** Start MATERIAL **
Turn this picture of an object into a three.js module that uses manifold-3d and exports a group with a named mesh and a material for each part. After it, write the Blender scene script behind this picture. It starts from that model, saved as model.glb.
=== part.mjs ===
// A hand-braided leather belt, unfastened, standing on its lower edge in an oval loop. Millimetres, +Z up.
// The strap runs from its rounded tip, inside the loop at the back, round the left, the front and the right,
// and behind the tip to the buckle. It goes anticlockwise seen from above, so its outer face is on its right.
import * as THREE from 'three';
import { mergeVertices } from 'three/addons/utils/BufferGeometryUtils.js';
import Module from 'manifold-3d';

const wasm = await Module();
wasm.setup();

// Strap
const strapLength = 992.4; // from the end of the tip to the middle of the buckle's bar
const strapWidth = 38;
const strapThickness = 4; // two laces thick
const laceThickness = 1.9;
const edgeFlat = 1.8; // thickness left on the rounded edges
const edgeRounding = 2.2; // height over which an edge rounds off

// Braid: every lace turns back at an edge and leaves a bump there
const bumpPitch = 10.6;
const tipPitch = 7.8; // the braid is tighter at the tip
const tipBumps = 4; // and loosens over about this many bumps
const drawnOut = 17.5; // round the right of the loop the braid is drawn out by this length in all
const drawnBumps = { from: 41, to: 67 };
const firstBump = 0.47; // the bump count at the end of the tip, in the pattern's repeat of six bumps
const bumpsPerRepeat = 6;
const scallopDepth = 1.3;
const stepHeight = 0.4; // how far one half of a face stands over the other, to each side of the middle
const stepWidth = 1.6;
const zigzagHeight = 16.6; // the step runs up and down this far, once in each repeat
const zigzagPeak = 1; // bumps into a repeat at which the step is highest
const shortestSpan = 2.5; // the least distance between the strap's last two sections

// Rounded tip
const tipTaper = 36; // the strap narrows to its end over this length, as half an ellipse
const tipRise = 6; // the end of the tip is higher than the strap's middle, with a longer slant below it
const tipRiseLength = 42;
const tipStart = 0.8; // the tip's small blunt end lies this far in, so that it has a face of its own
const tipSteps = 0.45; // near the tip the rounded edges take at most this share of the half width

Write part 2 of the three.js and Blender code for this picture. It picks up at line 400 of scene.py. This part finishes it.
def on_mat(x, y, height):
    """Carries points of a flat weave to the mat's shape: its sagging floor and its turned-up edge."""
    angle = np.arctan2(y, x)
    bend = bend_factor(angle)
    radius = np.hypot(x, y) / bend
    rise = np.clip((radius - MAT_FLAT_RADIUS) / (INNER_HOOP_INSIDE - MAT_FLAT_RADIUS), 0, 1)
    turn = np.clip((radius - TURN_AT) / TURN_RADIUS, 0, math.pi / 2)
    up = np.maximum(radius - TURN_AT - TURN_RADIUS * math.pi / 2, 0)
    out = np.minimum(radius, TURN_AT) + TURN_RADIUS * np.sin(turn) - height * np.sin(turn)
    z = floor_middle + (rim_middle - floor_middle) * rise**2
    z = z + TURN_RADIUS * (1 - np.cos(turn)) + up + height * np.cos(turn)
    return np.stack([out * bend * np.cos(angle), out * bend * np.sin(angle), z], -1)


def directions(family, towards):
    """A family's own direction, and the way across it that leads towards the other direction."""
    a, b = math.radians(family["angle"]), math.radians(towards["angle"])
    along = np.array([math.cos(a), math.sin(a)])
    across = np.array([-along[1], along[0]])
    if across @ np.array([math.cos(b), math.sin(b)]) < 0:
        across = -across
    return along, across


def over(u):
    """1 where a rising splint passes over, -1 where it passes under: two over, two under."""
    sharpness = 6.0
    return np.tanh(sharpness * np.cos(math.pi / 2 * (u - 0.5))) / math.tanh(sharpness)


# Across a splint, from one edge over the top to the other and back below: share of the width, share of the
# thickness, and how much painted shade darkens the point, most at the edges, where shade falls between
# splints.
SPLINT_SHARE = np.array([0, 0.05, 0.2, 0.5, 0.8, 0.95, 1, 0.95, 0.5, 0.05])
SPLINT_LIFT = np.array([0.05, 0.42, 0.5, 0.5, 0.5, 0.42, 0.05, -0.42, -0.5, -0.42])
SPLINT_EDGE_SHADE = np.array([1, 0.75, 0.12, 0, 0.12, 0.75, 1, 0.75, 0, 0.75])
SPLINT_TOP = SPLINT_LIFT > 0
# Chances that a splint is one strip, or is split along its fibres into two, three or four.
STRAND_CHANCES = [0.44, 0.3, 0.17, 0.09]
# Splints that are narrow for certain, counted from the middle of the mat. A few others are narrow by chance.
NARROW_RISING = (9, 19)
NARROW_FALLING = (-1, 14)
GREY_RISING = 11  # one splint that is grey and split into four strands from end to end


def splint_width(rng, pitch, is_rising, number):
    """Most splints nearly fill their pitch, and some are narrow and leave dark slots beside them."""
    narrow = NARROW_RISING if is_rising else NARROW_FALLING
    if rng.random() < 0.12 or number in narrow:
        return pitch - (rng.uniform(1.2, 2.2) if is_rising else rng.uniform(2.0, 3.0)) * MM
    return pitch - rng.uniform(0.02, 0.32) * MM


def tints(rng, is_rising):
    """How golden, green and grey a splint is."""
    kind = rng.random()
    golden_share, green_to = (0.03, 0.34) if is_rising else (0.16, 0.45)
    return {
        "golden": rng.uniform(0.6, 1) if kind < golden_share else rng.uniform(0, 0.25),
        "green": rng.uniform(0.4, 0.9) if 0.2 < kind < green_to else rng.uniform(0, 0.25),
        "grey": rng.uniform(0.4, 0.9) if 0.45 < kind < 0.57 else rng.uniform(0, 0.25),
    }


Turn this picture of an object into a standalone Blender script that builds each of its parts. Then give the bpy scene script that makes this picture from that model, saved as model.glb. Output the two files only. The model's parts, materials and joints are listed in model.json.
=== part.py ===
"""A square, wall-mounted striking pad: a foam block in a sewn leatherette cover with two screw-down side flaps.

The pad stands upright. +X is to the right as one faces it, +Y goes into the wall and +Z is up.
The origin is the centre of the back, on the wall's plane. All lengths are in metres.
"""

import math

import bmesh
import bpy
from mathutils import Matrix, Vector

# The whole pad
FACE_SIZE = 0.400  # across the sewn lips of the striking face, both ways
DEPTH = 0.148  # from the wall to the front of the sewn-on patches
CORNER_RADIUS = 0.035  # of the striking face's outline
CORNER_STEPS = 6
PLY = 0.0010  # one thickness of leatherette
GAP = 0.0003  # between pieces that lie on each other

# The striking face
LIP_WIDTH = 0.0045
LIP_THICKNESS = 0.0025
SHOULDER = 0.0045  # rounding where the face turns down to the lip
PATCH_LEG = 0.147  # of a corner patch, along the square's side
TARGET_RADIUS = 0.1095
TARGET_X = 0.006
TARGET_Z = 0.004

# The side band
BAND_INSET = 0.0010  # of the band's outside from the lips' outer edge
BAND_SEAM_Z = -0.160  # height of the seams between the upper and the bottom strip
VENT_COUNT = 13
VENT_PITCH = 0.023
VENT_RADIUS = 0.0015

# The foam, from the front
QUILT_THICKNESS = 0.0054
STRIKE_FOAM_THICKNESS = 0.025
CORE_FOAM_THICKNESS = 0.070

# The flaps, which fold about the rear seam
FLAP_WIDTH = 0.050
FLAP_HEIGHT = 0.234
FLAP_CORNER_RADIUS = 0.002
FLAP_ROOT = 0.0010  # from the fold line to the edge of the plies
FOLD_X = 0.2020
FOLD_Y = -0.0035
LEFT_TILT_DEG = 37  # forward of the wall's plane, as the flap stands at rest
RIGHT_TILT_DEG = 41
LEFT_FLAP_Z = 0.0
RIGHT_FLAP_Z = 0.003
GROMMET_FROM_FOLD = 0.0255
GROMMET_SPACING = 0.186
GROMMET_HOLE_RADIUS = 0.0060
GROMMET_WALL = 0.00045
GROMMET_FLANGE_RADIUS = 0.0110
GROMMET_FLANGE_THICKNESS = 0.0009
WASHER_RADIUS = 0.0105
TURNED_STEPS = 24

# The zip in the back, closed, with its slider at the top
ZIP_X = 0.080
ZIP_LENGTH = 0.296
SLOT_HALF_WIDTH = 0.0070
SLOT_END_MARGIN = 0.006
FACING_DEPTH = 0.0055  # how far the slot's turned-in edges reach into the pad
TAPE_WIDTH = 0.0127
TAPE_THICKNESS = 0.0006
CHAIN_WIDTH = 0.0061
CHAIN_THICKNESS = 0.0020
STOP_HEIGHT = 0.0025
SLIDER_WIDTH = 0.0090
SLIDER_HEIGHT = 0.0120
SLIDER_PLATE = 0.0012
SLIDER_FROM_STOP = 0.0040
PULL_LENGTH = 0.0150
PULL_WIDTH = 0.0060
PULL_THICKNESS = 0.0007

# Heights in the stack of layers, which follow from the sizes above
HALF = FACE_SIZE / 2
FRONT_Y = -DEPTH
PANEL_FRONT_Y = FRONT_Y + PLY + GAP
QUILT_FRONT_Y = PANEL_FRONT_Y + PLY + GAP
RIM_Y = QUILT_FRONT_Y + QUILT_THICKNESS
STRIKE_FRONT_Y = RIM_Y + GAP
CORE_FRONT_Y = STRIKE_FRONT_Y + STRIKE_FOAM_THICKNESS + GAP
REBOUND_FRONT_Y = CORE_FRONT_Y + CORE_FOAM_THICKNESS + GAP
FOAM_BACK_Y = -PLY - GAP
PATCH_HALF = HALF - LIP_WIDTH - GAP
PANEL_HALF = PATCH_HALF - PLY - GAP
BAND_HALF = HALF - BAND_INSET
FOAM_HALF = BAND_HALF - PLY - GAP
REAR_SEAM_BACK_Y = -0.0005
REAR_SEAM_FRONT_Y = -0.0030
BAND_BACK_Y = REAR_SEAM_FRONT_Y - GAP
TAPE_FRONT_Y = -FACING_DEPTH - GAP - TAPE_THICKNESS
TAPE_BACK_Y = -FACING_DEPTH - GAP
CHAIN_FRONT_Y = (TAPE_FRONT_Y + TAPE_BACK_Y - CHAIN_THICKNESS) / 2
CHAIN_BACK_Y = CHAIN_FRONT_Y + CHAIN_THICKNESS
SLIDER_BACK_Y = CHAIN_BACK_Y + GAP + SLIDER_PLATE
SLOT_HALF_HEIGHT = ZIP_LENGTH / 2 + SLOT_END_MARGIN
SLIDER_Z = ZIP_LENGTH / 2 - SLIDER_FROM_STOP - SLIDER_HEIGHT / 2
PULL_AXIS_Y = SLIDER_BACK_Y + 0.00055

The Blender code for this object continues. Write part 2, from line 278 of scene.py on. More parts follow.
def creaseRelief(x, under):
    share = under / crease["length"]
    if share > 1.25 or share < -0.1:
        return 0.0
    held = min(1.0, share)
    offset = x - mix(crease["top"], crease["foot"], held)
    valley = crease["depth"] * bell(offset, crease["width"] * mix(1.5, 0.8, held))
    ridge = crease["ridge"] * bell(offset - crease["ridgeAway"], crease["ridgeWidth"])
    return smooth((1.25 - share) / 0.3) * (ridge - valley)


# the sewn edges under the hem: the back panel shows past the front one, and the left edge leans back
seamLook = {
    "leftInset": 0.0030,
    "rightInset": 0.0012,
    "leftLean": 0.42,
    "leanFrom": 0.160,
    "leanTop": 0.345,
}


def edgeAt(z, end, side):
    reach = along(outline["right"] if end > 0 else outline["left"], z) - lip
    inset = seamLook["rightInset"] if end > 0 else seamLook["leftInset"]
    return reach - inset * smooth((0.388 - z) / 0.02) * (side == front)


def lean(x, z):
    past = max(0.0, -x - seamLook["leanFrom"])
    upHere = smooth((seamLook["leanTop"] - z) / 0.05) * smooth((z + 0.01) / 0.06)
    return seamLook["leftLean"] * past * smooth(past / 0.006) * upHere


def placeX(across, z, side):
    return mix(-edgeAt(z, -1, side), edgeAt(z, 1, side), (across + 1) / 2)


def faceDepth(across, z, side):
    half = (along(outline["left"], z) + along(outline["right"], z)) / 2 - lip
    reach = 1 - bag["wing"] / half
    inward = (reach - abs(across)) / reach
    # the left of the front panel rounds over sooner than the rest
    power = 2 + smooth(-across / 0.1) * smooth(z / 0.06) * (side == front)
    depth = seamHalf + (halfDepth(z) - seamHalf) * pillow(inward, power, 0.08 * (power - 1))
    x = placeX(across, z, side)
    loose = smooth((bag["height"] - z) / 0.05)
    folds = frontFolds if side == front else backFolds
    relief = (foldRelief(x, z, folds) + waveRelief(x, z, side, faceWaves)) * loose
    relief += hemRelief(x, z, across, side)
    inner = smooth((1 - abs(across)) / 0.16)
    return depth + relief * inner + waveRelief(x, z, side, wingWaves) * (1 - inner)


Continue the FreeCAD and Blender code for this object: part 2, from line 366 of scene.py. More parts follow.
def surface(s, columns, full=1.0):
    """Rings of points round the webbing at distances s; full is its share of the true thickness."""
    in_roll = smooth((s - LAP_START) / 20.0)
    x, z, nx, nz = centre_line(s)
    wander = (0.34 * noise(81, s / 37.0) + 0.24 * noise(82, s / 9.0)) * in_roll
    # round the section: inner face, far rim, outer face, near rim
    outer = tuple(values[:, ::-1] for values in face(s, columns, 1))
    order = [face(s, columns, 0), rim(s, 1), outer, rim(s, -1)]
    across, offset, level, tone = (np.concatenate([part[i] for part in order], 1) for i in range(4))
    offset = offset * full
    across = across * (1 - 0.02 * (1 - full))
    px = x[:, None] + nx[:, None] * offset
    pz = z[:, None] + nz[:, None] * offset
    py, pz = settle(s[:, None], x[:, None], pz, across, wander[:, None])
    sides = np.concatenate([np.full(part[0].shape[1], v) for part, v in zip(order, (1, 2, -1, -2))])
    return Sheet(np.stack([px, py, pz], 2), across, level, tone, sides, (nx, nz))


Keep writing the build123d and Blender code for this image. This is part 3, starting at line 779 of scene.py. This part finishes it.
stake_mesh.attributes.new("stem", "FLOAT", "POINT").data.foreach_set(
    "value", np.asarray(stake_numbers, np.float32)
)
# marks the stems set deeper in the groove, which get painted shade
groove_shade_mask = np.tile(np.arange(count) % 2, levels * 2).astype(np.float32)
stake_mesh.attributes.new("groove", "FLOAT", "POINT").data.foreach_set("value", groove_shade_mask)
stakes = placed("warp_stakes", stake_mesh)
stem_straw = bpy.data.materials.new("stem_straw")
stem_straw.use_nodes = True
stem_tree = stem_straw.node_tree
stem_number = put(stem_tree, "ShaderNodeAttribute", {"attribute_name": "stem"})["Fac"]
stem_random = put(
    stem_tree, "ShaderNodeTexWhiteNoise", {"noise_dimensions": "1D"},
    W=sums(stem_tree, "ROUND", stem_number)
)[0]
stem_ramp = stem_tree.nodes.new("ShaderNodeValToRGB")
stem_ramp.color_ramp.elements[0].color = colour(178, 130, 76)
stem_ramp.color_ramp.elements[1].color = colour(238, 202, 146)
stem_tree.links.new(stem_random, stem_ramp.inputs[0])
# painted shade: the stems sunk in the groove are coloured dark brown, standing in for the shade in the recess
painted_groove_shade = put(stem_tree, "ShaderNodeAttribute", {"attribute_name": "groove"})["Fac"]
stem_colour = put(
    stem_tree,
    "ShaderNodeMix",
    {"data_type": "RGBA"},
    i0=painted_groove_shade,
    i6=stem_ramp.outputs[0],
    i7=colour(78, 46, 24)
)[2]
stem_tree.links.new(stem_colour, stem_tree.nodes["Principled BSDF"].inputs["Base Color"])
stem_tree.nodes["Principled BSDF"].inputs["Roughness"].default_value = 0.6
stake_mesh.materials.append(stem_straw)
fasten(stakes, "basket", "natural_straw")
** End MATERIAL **
YOUR TASK >> Check each line of the records for the word "three" and extract those that contain it.

THE REPLY >>
Turn this picture of an object into a three.js module that uses manifold-3d and exports a group with a named mesh and a material for each part. After it, write the Blender scene script behind this picture. It starts from that model, saved as model.glb.
import * as THREE from 'three';
import { mergeVertices } from 'three/addons/utils/BufferGeometryUtils.js';
Write part 2 of the three.js and Blender code for this picture. It picks up at line 400 of scene.py. This part finishes it.
# Chances that a splint is one strip, or is split along its fibres into two, three or four.